I don't believe the special section gave ENOUGH credit to taxpayers all across the state, either. All this 'success' is a GIFT from them. If only those families in Erie knew it! They deserve more thanks.

I will also note, the latest Reilly building announced removes even MORE surface lot parking. Don't remember any discussion of that either.

Oh, how I miss old-fashion journalism that questioned and answered concerns of individual citizens, keeping a true monitor on public official actions.

Anonymous said...

Great picture and only if the local political cheerleaders looked like that? I have redd danti's inferno and from the looks of the allentown administration cheerleading section they fall under 3,4 and 8 and there is probably a few more?

I guess than I have a very different way of measuring secess?

Anonymous said...

This is 9:49AM again. Just a few random thoughts, please.

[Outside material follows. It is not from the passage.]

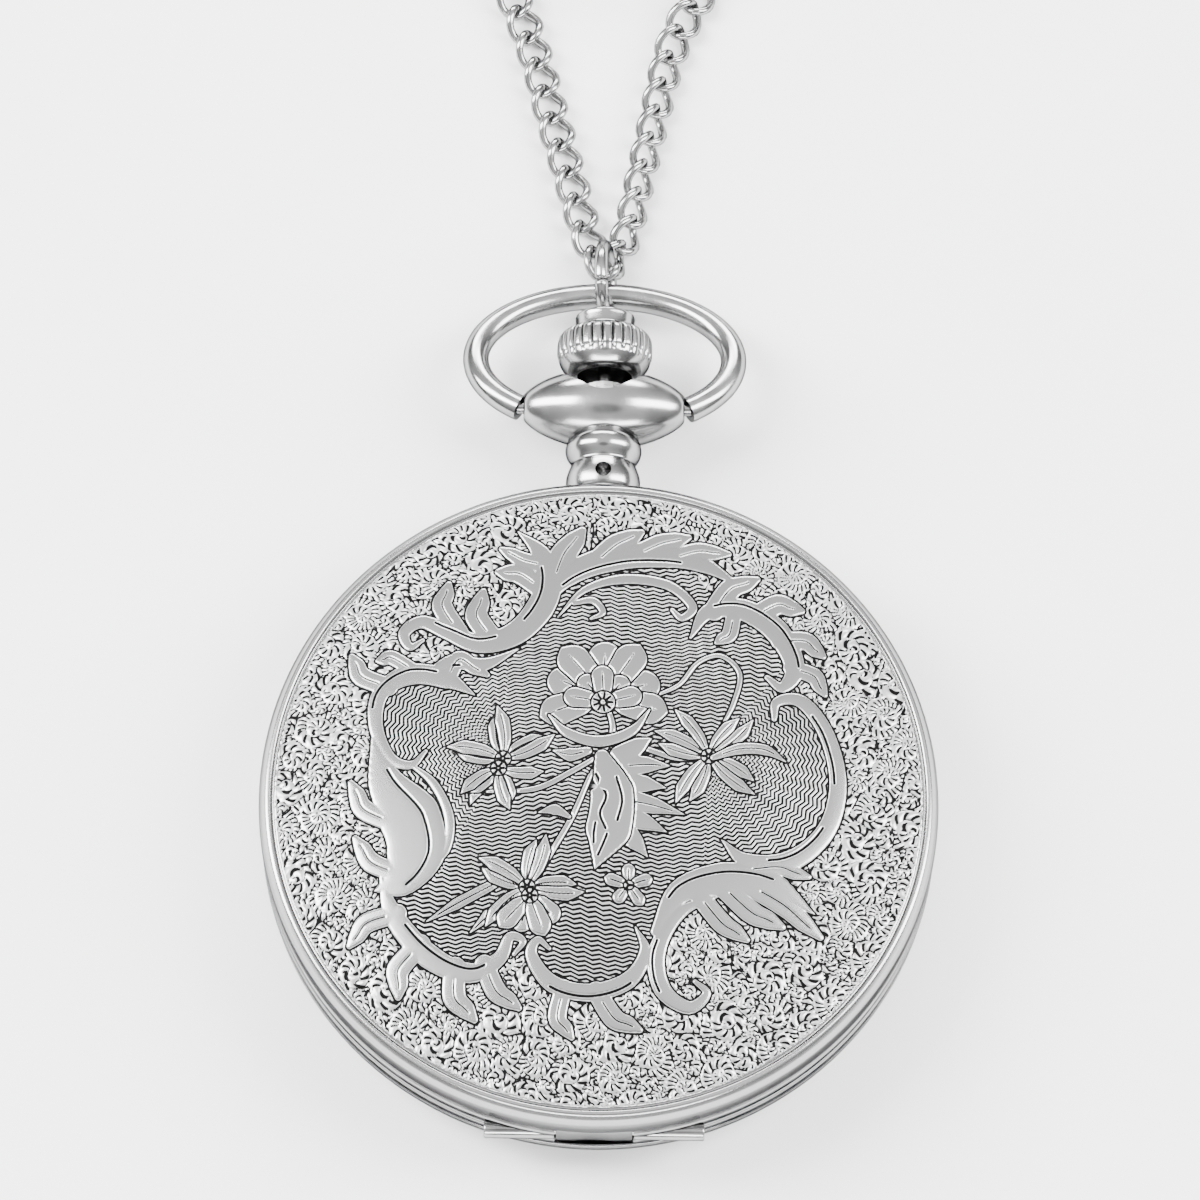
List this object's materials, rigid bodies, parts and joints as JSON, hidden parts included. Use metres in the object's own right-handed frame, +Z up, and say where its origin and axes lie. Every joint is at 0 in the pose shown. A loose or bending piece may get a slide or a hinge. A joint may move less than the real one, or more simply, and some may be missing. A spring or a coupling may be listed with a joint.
{
  "type": "hunter pocket watch",
  "caption": "Round full-hunter pocket watch with an engraved hinged lid, crown, bow and curb necklace chain, holding a hand-wound movement, dial and hands.",
  "frame": {"origin": "middle of the flat that the back cover rests on", "axes": "+Z up out of the lid, +Y towards twelve o'clock and the crown, +X towards three o'clock"},
  "size_m": [0.0468, 0.132, 0.0118],
  "materials": {
    "plated_metal": "gloss",
    "steel": "satin",
    "gilt_brass": "satin",
    "blued_steel": "gloss",
    "enamel": "satin",
    "crystal_glass": "gloss",
    "spacer_plastic": "satin"
  },
  "bodies": {
    "case": {"case_band": "plated_metal", "pendant": "plated_metal", "lid_hinge_pin": "steel", "lift_spring": "steel", "back_cover": "plated_metal", "crystal_bezel": "plated_metal", "crystal_gasket": "spacer_plastic", "crystal": "crystal_glass", "movement_ring": "spacer_plastic", "main_plate": "gilt_brass", "barrel_bridge": "gilt_brass", "train_bridge": "gilt_brass", "balance_cock": "gilt_brass", "pallet_cock": "gilt_brass", "barrel_bridge_screw_1": "steel", "barrel_bridge_screw_2": "steel", "barrel_bridge_screw_3": "steel", "train_bridge_screw_1": "steel", "train_bridge_screw_2": "steel", "train_bridge_screw_3": "steel", "balance_cock_screw": "steel", "hairspring": "blued_steel", "dial": "enamel", "chain_left_strand": "plated_metal", "chain_right_strand": "plated_metal", "chain_coil": "plated_metal"},
    "lid": {"front_lid": "plated_metal"},
    "latch": {"latch_spring": "steel"},
    "sleeve": {"push_sleeve": "steel"},
    "stem": {"winding_stem": "steel", "winding_pinion": "steel", "sliding_clutch": "steel"},
    "crown_knob": {"crown": "plated_metal"},
    "lever": {"setting_lever": "steel"},
    "bow_loop": {"bow": "plated_metal", "jump_ring": "plated_metal"},
    "ratchet": {"ratchet_wheel": "steel", "barrel_arbor": "steel"},
    "crown_gear": {"crown_wheel": "steel"},
    "click_pawl": {"click": "steel"},
    "barrel": {"mainspring_barrel": "gilt_brass", "mainspring": "blued_steel"},
    "center": {"center_wheel": "gilt_brass", "cannon_pinion": "steel", "minute_hand": "blued_steel"},
    "third": {"third_wheel": "gilt_brass"},
    "fourth": {"fourth_wheel": "gilt_brass", "seconds_hand": "blued_steel"},
    "escape": {"escape_wheel": "steel"},
    "pallet": {"pallet_fork": "steel"},
    "balance": {"balance_wheel": "gilt_brass"},
    "minute_gear": {"minute_wheel": "gilt_brass"},
    "hour": {"hour_wheel": "gilt_brass", "hour_hand": "blued_steel"}
  },
  "joints": [
    {"name": "lid_hinge", "type": "hinge", "parent": "case", "child": "lid", "pos_m": [0, -0.02265, 0.0056], "axis": [1, 0, 0], "range_deg": [0, 100]},
    {"name": "bow_swing", "type": "hinge", "parent": "case", "child": "bow_loop", "pos_m": [0, 0.0305, 0.0057], "axis": [1, 0, 0], "range_deg": [-65, 115]},
    {"name": "crown_press", "type": "slide", "parent": "case", "child": "sleeve", "axis": [0, 1, 0], "range_m": [-0.0007, 0], "stiffness_N_per_m": 400},
    {"name": "crown_turn", "type": "hinge", "parent": "sleeve", "child": "stem", "pos_m": [0, 0.031, 0.0057], "axis": [0, 1, 0], "continuous": true},
    {"name": "crown_pull", "type": "slide", "parent": "stem", "child": "crown_knob", "axis": [0, 1, 0], "range_m": [0, 0.0008]},
    {"name": "setting_lever_turn", "type": "hinge", "parent": "case", "child": "lever", "pos_m": [0.0034, 0.0152, 0.0066], "axis": [0, 0, 1], "range_deg": [0, 17]},
    {"name": "latch_release", "type": "hinge", "parent": "case", "child": "latch", "pos_m": [0.0102, 0.01697, 0.0058], "axis": [0, 0, 1], "range_deg": [0, 2.4]},
    {"name": "hands_turn", "type": "hinge", "parent": "case", "child": "center", "pos_m": [0, 0, 0.0037], "axis": [0, 0, -1], "continuous": true},
    {"name": "barrel_turn", "type": "hinge", "parent": "case", "child": "barrel", "pos_m": [-0.00708, 0.00594, 0.0037], "axis": [0, 0, -1], "continuous": true},
    {"name": "third_wheel_turn", "type": "hinge", "parent": "case", "child": "third", "pos_m": [0.00454, -0.00506, 0.0037], "axis": [0, 0, -1], "continuous": true},
    {"name": "seconds_turn", "type": "hinge", "parent": "case", "child": "fourth", "pos_m": [0, -0.0086, 0.0037], "axis": [0, 0, -1], "continuous": true},
    {"name": "escape_wheel_turn", "type": "hinge", "parent": "case", "child": "escape", "pos_m": [-0.00158, -0.01294, 0.0037], "axis": [0, 0, -1], "continuous": true},
    {"name": "minute_wheel_turn", "type": "hinge", "parent": "case", "child": "minute_gear", "pos_m": [0.00316, 0.00115, 0.0037], "axis": [0, 0, -1], "continuous": true},
    {"name": "hour_turn", "type": "hinge", "parent": "case", "child": "hour", "pos_m": [0, 0, 0.0037], "axis": [0, 0, -1], "continuous": true},
    {"name": "crown_wheel_turn", "type": "hinge", "parent": "case", "child": "crown_gear", "pos_m": [0, 0.0136, 0.0037], "axis": [0, 0, 1], "continuous": true},
    {"name": "ratchet_turn", "type": "hinge", "parent": "case", "child": "ratchet", "pos_m": [-0.00708, 0.00594, 0.0037], "axis": [0, 0, 1], "continuous": true},
    {"name": "click_lift", "type": "hinge", "parent": "case", "child": "click_pawl", "pos_m": [-0.01384, 0.00348, 0.0013], "axis": [0, 0, 1], "range_deg": [0, 8]},
    {"name": "pallet_rock", "type": "hinge", "parent": "case", "child": "pallet", "pos_m": [-0.00508, -0.01294, 0.0037], "axis": [0, 0, 1], "range_deg": [-5, 5]},
    {"name": "balance_swing", "type": "hinge", "parent": "case", "child": "balance", "pos_m": [-0.0068, -0.0093, 0.0037], "axis": [0, 0, 1], "range_deg": [-270, 270]}
  ],
  "couplings": [
    {"joint": "barrel_turn", "follows": "hands_turn", "ratio": -0.16667},
    {"joint": "third_wheel_turn", "follows": "hands_turn", "ratio": -7.5},
    {"joint": "seconds_turn", "follows": "hands_turn", "ratio": 60},
    {"joint": "escape_wheel_turn", "follows": "hands_turn", "ratio": -600},
    {"joint": "minute_wheel_turn", "follows": "hands_turn", "ratio": -0.33333},
    {"joint": "hour_turn", "follows": "hands_turn", "ratio": 0.083333},
    {"joint": "crown_wheel_turn", "follows": "crown_turn", "ratio": 0.5},
    {"joint": "ratchet_turn", "follows": "crown_turn", "ratio": -0.375},
    {"joint": "latch_release", "follows": "crown_press", "rad_per_m": -54},
    {"joint": "setting_lever_turn", "follows": "crown_pull", "rad_per_m": 350}
  ]
}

9:23 reads like a Morning Call official.

I remember how wildly popular, and TRUSTED the old program '60 Minutes' was in its beginning. If those editors were actually NOT trustworthy, they sure were better at hiding it than today's Morning Call staff.

Thank goodness for so-called 'cranky bloggers' and the like. They're winning the 'ratings battle,' so to speak!


Anonymous said...

Smashing stuff, Comrade Molovinsky!.

Pravda would be proud. Izvestia would be impressed. TASS would be excited.

The local newspaper, or some other well-known entity which disseminates approved information to the public, needs to sponsor a major international tournament every year at the Pawlowski Palace of Sport around the Christmas holiday --- then, at long last, I will REALLY feel like I am right at home here in the City With No (Spending?) Limits!

A major international ice hockey tournament would go along way towards filling all those rooms at all these new hotels downtown, of course.

Might I suggest The Morning Call Patriotic Worker's Cup as the name of the trophy to be presented to the annual winner?